Fix $\varepsilon>0$. You have
$$
|x^2-4|=|x+2|\,|x-2|<\delta\,|x+2|<\delta(2+\delta+2)=\delta(4+\delta).
$$
So you need to choose $\delta>0$ such that $\delta(4+\delta)<\varepsilon$. As the function $t\mapsto t(t+4)$ is increasing for $t>0$, we look at $t(t+4)=\varepsilon$, i.e. $t^2+4t-\varepsilon=0$. The positive $t$ satisfying this is
$$
\frac{-4+\sqrt{16+4\varepsilon}}2=-2+\sqrt{4+\varepsilon}.
$$
So any $\delta<-2+\sqrt{4+\varepsilon}$ will do. For instance you can take $-2+\sqrt{4+\varepsilon/2}$.

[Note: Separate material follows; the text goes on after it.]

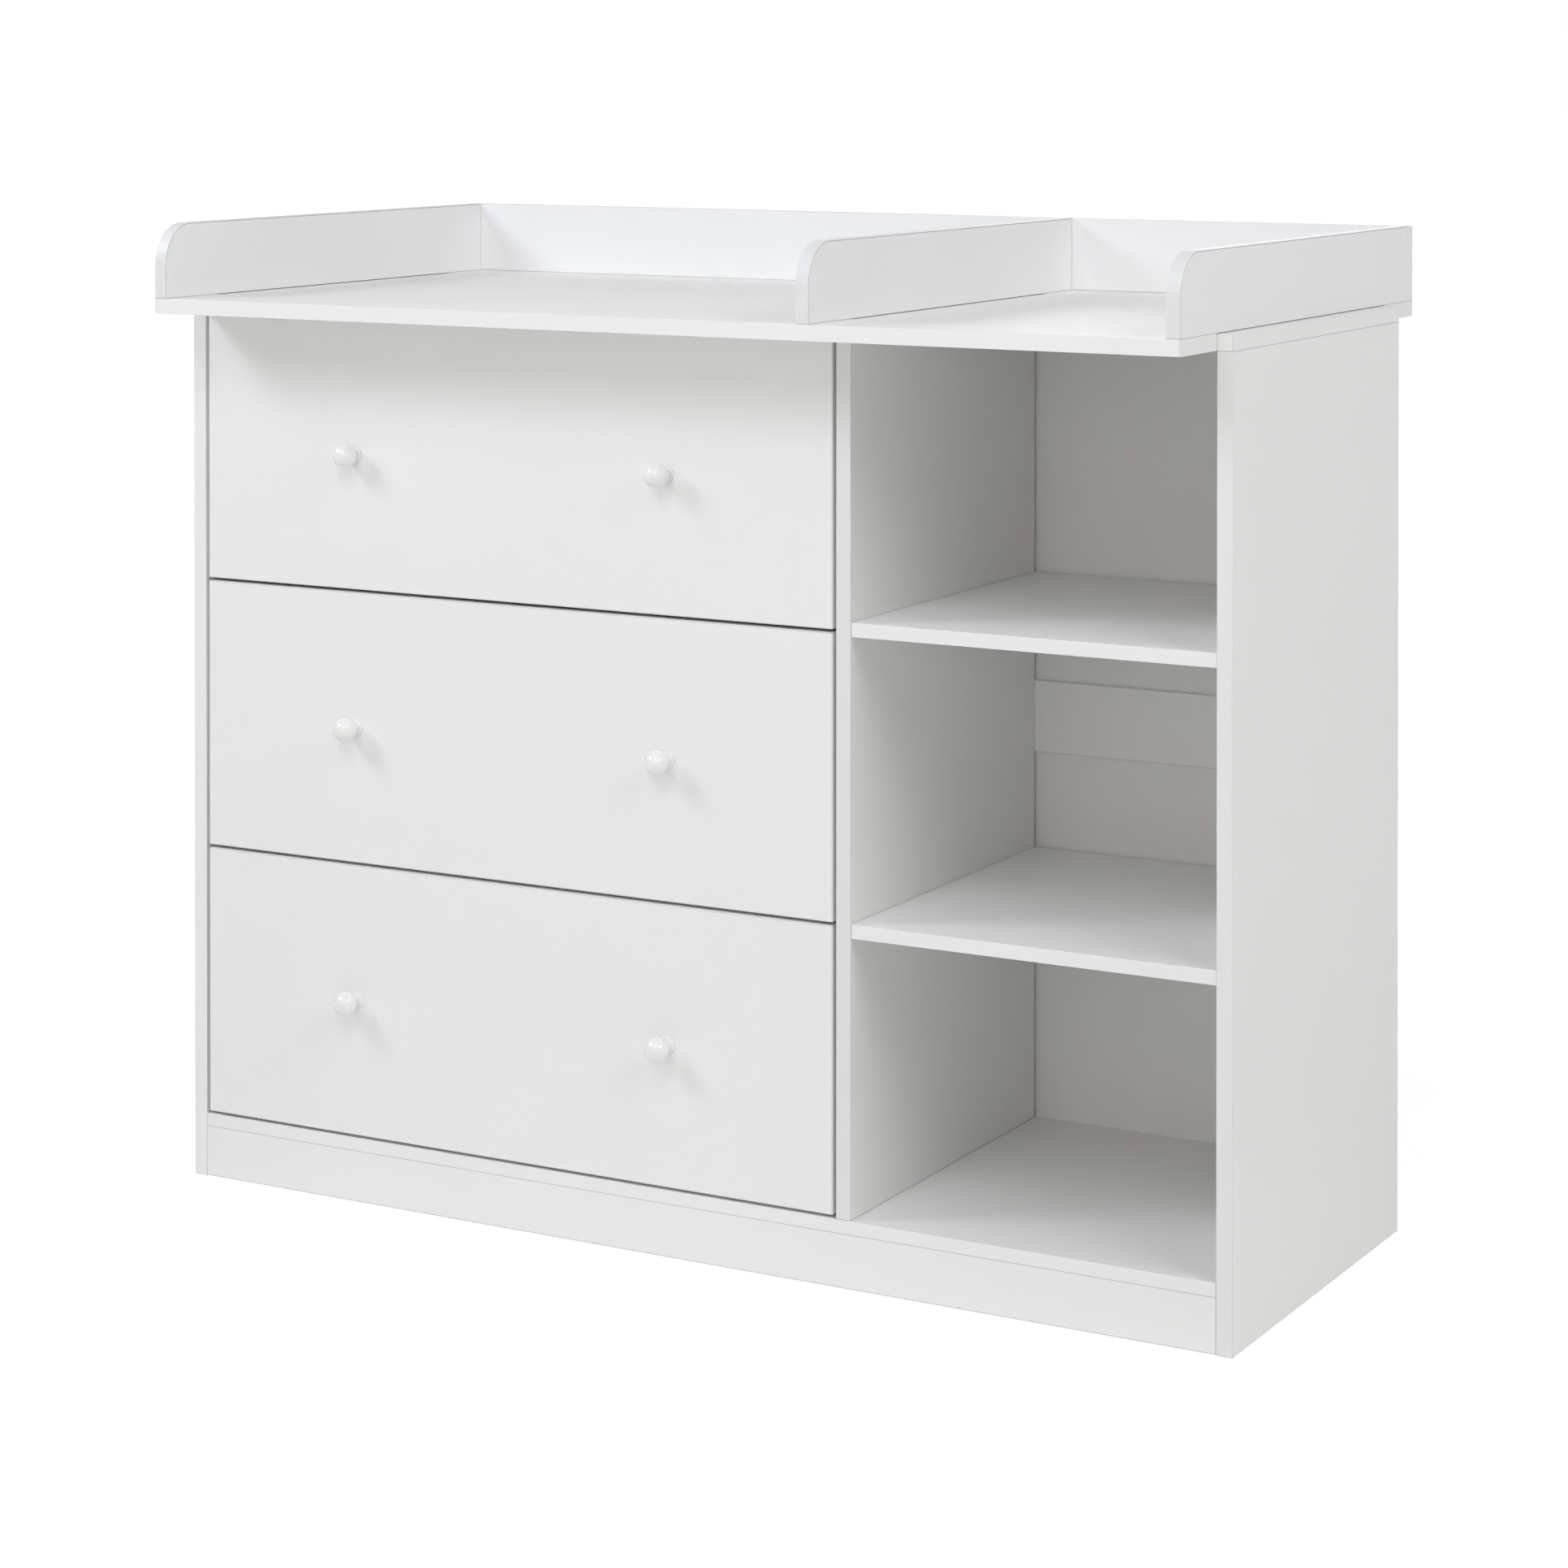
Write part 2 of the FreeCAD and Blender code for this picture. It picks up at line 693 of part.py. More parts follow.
def drawer_nodes(number):
    """All pieces of one drawer, and the rollers of its runners."""
    runner_left, runner_right = with_right_twin(drawer_member_left(number))
    cabinet_roller = roller_left(number, cabinet_axle_y, cabinet_axle_height,
                                 cabinet_roller_radius)
    drawer_roller = roller_left(number, drawer_axle_y, channel_mid, drawer_roller_radius)
    knobs = [knob(x, z) for x, z in knob_places(number)]
    screws = [knob_screw(x, z) for x, z in knob_places(number)]
    pieces = {
        "front": drawer_front(number),
        "side_left": drawer_side(number, box_left),
        "side_right": drawer_side(number, box_right - box_board),
        "back": drawer_back(number),
        "bottom": drawer_bottom(number),
        "knobs": Part.makeCompound(knobs),
        "knob_screws": Part.makeCompound(screws),
        "runner_left": runner_left,
        "runner_right": runner_right,
        "rollers": Part.makeCompound(with_right_twin(drawer_roller)),
        "cabinet_rollers": Part.makeCompound(with_right_twin(cabinet_roller)),
    }
    return {"drawer_%d_%s" % (number, name): shape for name, shape in pieces.items()}


def main():
    os.makedirs("parts", exist_ok=True)
    nodes = fitted_nodes()
    nodes.update(cabinet_member_nodes())
    for number in range(1, drawer_count + 1):
        nodes.update(drawer_nodes(number))
    for name, shape in nodes.items():
        shape.exportStep("parts/%s.step" % name)


main()
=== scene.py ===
import math

import bmesh
import bpy
from mathutils import Matrix, Vector


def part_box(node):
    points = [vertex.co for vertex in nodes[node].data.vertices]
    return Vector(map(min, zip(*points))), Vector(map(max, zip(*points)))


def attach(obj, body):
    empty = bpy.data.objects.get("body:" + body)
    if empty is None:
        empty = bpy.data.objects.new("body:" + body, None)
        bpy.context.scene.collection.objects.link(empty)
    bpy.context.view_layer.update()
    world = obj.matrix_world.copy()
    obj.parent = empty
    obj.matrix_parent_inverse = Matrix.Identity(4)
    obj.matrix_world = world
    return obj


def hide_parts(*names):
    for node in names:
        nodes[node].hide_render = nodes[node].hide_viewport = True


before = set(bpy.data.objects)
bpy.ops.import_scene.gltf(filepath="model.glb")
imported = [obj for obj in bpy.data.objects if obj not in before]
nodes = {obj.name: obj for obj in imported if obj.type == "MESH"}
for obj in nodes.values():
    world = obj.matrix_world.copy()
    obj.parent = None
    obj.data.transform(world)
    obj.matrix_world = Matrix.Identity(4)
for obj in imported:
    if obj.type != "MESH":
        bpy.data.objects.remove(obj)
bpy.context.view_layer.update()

MM = 0.001
X, Y, Z = 0, 1, 2
AXES = (Vector((1, 0, 0)), Vector((0, 1, 0)), Vector((0, 0, 1)))
DRAWERS = {1: "top", 2: "middle", 3: "bottom"}

JOIN_DISTANCE = 0.005 * MM       # corners closer than this are one corner

# Whites, as linear colours: the melamine-faced boards, the foil-faced walls of the
# changing attachment, the coated hardboard, the drawer boxes, the runners and the knobs.
BOARD_WHITE = (0.890, 0.887, 0.880)
WALL_WHITE = (0.890, 0.892, 0.898)
HARDBOARD_WHITE = (0.860, 0.860, 0.850)
BOX_WHITE = (0.87, 0.87, 0.86)
BOX_BOTTOM_WHITE = (0.84, 0.84, 0.83)
EPOXY_WHITE = (0.84, 0.84, 0.83)
LACQUER_WHITE = (0.870, 0.865, 0.858)
# Joints and hairlines, and the painted shade in the partition's corner by the back panel.
SEAM_AND_SHADE_TONE = (0.20, 0.19, 0.17, 1.0)
# Bare edges of chipboard, with the glue between the chips, and bare hardboard.
CHIPS = ((0.36, 0.25, 0.14, 1.0), (0.60, 0.46, 0.29, 1.0))
GLUE = (0.20, 0.13, 0.07, 1.0)
FIBRES = ((0.22, 0.135, 0.07, 1.0), (0.38, 0.25, 0.14, 1.0))

# Lines drawn on the boards: half widths of the core and of the fade in mm, and strength.
BAND_LINE = (0.10, 0.24, 0.7)
SEAM_LINE = (0.22, 0.50, 1.0)
# The next line is for painted shade: a dark band in the corner where the partition meets
# the back panel.
CORNER_SHADE_LINE = (0.6, 1.2, 1.0)
ARC_LINE = (0.20, 0.45, 0.85)
# How far those lines lie inside the board's edge, in mm.
BAND_INSET = 0.8
SEAM_INSET = 0.1
ARC_INSET = 0.9

WALL_CORNER = 42 * MM            # radius of a wall's upper front corner

# Light: the world's radiance, and the lamps' tints.
WORLD_LEVEL = 0.24
NEUTRAL_LIGHT = (1.0, 1.0, 1.0)
COOL_LIGHT = (0.935, 0.96, 1.0)
WARM_LIGHT = (1.0, 0.952, 0.895)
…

Another approach would be to obtain two estimates one for $|x-2|$ and another for $|x + 2|$.

For instance, we want to find $\delta$ such that if $|x – 2 | < \delta \implies |x^2 – 4 | < \epsilon$.

First, suppose $|x – 2 | < 1$, and now using the triangle inequality

$$ | x + 2 | = |x + 4 – 2| \leq |x -2| + 4 < 5 $$

$$ \therefore |x^2 – 4| = |x-2||x+2| < 5 \delta. $$

To make the above estimate less that your $\epsilon$, it should be obvious that we msut choose $ \delta’ = \frac{\epsilon}{5}$. But we already took $\delta = 1$ to obtain the bound for $|x + 2 |$. Therefore, $\delta = \min\{1, \delta’\}$.